Output the material below in full, exactly as it is.

★ ★ ★

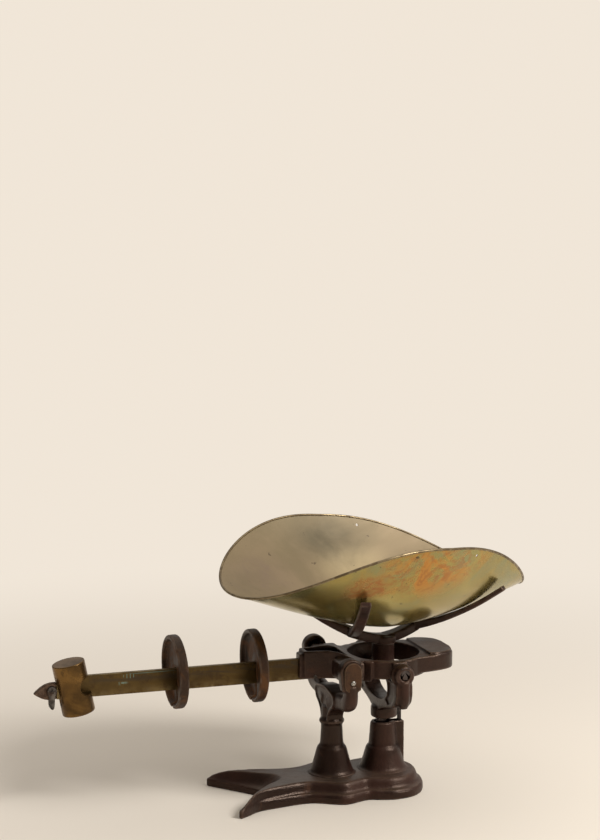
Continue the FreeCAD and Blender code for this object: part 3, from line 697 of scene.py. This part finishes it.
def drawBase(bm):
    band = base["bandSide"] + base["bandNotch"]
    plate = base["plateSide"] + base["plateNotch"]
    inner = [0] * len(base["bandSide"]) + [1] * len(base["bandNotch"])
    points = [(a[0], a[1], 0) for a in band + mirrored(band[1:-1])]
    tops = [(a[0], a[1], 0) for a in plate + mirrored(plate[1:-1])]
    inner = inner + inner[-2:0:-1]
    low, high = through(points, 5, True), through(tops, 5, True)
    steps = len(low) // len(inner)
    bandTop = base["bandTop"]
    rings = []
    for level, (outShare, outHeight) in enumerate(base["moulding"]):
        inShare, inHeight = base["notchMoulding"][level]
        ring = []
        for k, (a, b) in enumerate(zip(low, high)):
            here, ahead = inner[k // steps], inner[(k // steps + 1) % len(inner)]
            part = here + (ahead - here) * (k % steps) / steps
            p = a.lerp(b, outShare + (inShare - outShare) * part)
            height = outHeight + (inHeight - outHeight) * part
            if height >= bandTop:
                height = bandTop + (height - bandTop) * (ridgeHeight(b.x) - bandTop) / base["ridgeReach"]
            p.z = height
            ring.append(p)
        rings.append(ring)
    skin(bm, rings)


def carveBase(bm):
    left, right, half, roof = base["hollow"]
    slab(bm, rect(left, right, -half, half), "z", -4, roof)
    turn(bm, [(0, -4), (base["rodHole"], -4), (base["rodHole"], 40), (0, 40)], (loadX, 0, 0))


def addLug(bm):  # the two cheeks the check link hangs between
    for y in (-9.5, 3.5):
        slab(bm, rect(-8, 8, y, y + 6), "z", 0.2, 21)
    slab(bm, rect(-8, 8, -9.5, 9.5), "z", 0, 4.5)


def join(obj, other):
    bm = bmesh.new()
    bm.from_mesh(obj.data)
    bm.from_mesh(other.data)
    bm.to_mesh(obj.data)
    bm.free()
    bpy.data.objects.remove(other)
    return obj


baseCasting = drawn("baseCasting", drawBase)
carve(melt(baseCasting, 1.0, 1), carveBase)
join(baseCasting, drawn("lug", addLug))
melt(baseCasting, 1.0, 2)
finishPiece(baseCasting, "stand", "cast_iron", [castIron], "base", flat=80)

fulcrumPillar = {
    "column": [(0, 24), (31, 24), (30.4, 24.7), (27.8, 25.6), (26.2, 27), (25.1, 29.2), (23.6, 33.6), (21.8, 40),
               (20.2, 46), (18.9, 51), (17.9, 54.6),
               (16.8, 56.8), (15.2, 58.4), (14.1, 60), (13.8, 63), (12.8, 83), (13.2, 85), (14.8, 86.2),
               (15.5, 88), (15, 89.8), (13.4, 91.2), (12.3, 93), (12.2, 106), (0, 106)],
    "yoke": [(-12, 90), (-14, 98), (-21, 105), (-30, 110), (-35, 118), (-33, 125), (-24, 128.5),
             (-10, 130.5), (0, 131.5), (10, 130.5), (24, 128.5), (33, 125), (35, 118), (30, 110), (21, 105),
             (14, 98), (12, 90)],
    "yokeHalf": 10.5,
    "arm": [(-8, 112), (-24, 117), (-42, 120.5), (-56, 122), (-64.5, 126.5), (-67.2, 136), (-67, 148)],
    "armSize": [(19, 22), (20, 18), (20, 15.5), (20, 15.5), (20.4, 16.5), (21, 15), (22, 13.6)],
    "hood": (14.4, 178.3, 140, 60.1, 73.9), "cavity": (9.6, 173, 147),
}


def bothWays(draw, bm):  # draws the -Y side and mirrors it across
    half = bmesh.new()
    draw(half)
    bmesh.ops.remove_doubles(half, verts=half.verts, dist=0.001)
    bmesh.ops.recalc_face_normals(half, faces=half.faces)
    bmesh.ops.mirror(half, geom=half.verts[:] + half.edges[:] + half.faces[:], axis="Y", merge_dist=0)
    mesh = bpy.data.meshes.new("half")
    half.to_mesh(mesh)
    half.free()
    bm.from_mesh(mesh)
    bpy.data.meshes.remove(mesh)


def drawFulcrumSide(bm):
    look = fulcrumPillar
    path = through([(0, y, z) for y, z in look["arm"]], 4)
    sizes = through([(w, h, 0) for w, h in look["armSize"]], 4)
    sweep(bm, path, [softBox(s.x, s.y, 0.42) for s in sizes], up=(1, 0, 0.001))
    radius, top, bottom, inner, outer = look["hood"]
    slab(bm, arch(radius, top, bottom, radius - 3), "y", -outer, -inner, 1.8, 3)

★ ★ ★

Exercise output:
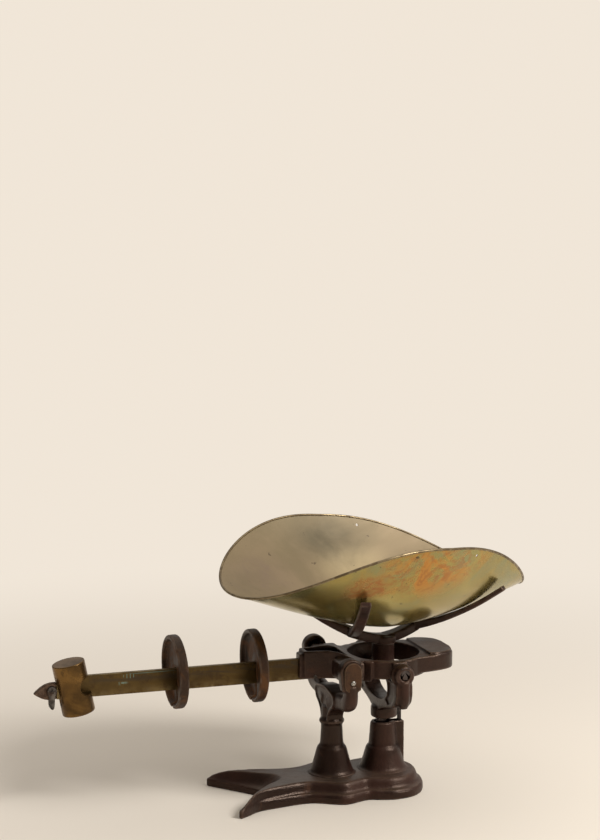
Continue the FreeCAD and Blender code for this object: part 3, from line 697 of scene.py. This part finishes it.
def drawBase(bm):
    band = base["bandSide"] + base["bandNotch"]
    plate = base["plateSide"] + base["plateNotch"]
    inner = [0] * len(base["bandSide"]) + [1] * len(base["bandNotch"])
    points = [(a[0], a[1], 0) for a in band + mirrored(band[1:-1])]
    tops = [(a[0], a[1], 0) for a in plate + mirrored(plate[1:-1])]
    inner = inner + inner[-2:0:-1]
    low, high = through(points, 5, True), through(tops, 5, True)
    steps = len(low) // len(inner)
    bandTop = base["bandTop"]
    rings = []
    for level, (outShare, outHeight) in enumerate(base["moulding"]):
        inShare, inHeight = base["notchMoulding"][level]
        ring = []
        for k, (a, b) in enumerate(zip(low, high)):
            here, ahead = inner[k // steps], inner[(k // steps + 1) % len(inner)]
            part = here + (ahead - here) * (k % steps) / steps
            p = a.lerp(b, outShare + (inShare - outShare) * part)
            height = outHeight + (inHeight - outHeight) * part
            if height >= bandTop:
                height = bandTop + (height - bandTop) * (ridgeHeight(b.x) - bandTop) / base["ridgeReach"]
            p.z = height
            ring.append(p)
        rings.append(ring)
    skin(bm, rings)


def carveBase(bm):
    left, right, half, roof = base["hollow"]
    slab(bm, rect(left, right, -half, half), "z", -4, roof)
    turn(bm, [(0, -4), (base["rodHole"], -4), (base["rodHole"], 40), (0, 40)], (loadX, 0, 0))


def addLug(bm):  # the two cheeks the check link hangs between
    for y in (-9.5, 3.5):
        slab(bm, rect(-8, 8, y, y + 6), "z", 0.2, 21)
    slab(bm, rect(-8, 8, -9.5, 9.5), "z", 0, 4.5)


def join(obj, other):
    bm = bmesh.new()
    bm.from_mesh(obj.data)
    bm.from_mesh(other.data)
    bm.to_mesh(obj.data)
    bm.free()
    bpy.data.objects.remove(other)
    return obj


baseCasting = drawn("baseCasting", drawBase)
carve(melt(baseCasting, 1.0, 1), carveBase)
join(baseCasting, drawn("lug", addLug))
melt(baseCasting, 1.0, 2)
finishPiece(baseCasting, "stand", "cast_iron", [castIron], "base", flat=80)

fulcrumPillar = {
    "column": [(0, 24), (31, 24), (30.4, 24.7), (27.8, 25.6), (26.2, 27), (25.1, 29.2), (23.6, 33.6), (21.8, 40),
               (20.2, 46), (18.9, 51), (17.9, 54.6),
               (16.8, 56.8), (15.2, 58.4), (14.1, 60), (13.8, 63), (12.8, 83), (13.2, 85), (14.8, 86.2),
               (15.5, 88), (15, 89.8), (13.4, 91.2), (12.3, 93), (12.2, 106), (0, 106)],
    "yoke": [(-12, 90), (-14, 98), (-21, 105), (-30, 110), (-35, 118), (-33, 125), (-24, 128.5),
             (-10, 130.5), (0, 131.5), (10, 130.5), (24, 128.5), (33, 125), (35, 118), (30, 110), (21, 105),
             (14, 98), (12, 90)],
    "yokeHalf": 10.5,
    "arm": [(-8, 112), (-24, 117), (-42, 120.5), (-56, 122), (-64.5, 126.5), (-67.2, 136), (-67, 148)],
    "armSize": [(19, 22), (20, 18), (20, 15.5), (20, 15.5), (20.4, 16.5), (21, 15), (22, 13.6)],
    "hood": (14.4, 178.3, 140, 60.1, 73.9), "cavity": (9.6, 173, 147),
}


def bothWays(draw, bm):  # draws the -Y side and mirrors it across
    half = bmesh.new()
    draw(half)
    bmesh.ops.remove_doubles(half, verts=half.verts, dist=0.001)
    bmesh.ops.recalc_face_normals(half, faces=half.faces)
    bmesh.ops.mirror(half, geom=half.verts[:] + half.edges[:] + half.faces[:], axis="Y", merge_dist=0)
    mesh = bpy.data.meshes.new("half")
    half.to_mesh(mesh)
    half.free()
    bm.from_mesh(mesh)
    bpy.data.meshes.remove(mesh)


def drawFulcrumSide(bm):
    look = fulcrumPillar
    path = through([(0, y, z) for y, z in look["arm"]], 4)
    sizes = through([(w, h, 0) for w, h in look["armSize"]], 4)
    sweep(bm, path, [softBox(s.x, s.y, 0.42) for s in sizes], up=(1, 0, 0.001))
    radius, top, bottom, inner, outer = look["hood"]
    slab(bm, arch(radius, top, bottom, radius - 3), "y", -outer, -inner, 1.8, 3)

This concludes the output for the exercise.